**Supplied entries:**
....................

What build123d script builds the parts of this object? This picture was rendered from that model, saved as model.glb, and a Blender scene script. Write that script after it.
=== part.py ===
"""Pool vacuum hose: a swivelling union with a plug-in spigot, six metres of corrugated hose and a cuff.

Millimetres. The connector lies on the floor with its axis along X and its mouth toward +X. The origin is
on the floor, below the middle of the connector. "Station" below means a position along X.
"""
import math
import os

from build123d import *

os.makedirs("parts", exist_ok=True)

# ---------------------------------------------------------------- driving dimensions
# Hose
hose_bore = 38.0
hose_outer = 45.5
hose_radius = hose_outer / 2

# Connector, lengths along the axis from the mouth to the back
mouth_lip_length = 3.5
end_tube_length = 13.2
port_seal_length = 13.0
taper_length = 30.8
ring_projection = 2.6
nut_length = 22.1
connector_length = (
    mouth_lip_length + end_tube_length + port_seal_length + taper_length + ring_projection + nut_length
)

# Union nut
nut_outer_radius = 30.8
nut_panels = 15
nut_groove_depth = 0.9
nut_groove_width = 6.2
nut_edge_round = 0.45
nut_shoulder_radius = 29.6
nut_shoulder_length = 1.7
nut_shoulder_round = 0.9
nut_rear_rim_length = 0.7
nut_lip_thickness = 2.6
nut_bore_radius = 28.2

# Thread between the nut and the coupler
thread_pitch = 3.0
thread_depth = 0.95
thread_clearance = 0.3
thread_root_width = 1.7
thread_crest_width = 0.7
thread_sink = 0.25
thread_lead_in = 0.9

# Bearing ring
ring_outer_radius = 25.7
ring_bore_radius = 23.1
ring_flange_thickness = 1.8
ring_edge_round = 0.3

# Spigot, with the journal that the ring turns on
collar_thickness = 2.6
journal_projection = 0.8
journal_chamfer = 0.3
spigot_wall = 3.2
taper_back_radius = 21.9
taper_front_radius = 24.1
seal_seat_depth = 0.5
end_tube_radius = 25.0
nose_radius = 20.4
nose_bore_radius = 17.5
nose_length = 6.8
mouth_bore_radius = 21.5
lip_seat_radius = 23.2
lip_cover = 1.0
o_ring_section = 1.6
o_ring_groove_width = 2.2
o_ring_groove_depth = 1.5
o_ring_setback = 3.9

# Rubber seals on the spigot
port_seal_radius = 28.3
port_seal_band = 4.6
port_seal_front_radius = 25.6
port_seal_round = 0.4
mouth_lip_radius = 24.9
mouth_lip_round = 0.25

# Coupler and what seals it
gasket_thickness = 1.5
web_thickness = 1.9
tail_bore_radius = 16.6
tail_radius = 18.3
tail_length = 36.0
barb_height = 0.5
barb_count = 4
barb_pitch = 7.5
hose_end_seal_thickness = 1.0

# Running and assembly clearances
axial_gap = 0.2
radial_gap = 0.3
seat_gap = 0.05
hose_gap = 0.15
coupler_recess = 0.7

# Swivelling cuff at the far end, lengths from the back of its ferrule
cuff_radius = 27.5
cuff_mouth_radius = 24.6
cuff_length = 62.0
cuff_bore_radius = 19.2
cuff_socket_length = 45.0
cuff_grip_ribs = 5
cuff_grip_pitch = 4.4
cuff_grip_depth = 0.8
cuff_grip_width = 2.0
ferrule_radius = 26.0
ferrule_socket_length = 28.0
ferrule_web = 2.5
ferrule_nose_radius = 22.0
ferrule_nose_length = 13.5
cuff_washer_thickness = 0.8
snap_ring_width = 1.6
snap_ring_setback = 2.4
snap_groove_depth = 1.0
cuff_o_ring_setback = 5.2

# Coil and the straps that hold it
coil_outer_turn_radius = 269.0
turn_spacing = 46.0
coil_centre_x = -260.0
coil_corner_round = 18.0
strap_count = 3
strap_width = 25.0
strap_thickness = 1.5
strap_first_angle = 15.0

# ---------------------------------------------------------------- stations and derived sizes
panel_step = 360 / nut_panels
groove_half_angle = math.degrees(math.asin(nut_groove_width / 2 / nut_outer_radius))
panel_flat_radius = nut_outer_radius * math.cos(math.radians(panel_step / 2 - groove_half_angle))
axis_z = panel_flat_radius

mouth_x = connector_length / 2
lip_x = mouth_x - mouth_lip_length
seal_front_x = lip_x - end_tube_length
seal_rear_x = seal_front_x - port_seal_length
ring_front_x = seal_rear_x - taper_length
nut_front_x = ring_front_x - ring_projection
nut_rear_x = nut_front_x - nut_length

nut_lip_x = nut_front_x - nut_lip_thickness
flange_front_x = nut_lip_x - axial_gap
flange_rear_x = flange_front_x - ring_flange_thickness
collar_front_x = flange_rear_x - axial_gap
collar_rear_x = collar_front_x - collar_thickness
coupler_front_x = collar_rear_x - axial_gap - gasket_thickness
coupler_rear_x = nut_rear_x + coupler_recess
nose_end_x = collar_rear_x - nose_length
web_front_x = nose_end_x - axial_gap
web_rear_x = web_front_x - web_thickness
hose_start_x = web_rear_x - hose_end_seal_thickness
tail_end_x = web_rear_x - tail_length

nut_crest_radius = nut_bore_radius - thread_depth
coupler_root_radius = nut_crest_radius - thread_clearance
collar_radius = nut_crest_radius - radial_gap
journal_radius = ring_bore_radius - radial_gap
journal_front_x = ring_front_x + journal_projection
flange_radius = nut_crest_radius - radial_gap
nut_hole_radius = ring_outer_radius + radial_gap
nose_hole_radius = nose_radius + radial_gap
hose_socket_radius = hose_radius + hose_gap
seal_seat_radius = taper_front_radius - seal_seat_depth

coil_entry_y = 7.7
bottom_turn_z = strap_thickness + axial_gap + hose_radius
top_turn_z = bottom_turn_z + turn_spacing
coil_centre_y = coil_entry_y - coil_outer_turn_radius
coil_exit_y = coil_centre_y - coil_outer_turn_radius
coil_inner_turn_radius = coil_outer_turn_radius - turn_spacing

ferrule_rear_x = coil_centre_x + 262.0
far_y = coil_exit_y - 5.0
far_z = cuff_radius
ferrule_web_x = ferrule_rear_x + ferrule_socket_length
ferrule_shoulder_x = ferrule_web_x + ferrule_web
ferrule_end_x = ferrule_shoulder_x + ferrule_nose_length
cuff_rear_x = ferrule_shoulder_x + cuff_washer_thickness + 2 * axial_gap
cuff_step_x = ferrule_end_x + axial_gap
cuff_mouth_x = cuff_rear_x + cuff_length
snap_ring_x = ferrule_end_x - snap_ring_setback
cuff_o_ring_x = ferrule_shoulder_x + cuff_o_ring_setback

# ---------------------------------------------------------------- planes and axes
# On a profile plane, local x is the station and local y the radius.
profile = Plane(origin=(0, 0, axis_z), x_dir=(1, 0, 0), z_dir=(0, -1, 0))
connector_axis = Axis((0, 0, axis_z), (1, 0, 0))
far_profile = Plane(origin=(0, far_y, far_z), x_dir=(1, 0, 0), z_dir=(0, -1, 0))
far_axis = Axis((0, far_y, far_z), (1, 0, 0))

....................

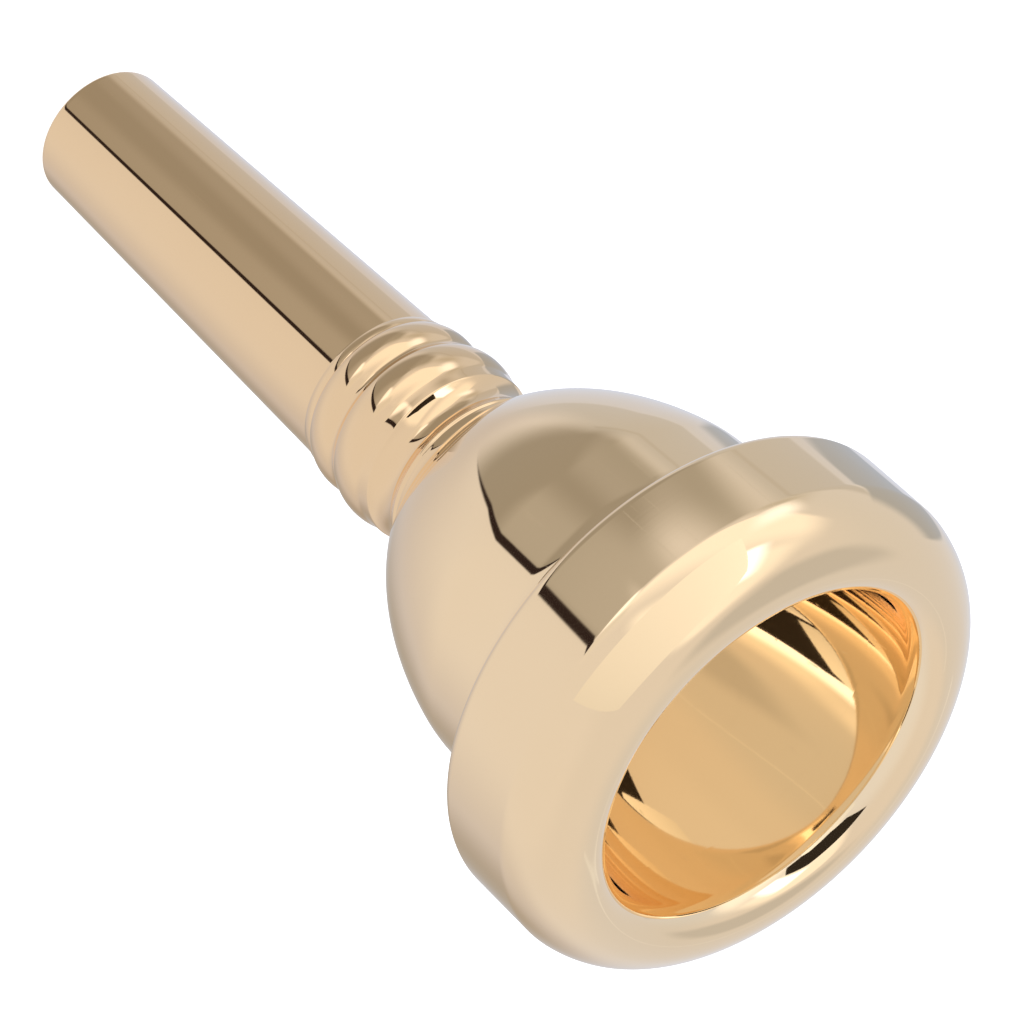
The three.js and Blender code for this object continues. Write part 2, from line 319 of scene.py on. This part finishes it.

....................

**Request:**
Report how many lines of the data hold the string "that"; give only the number.

**Output of the exercise:**
3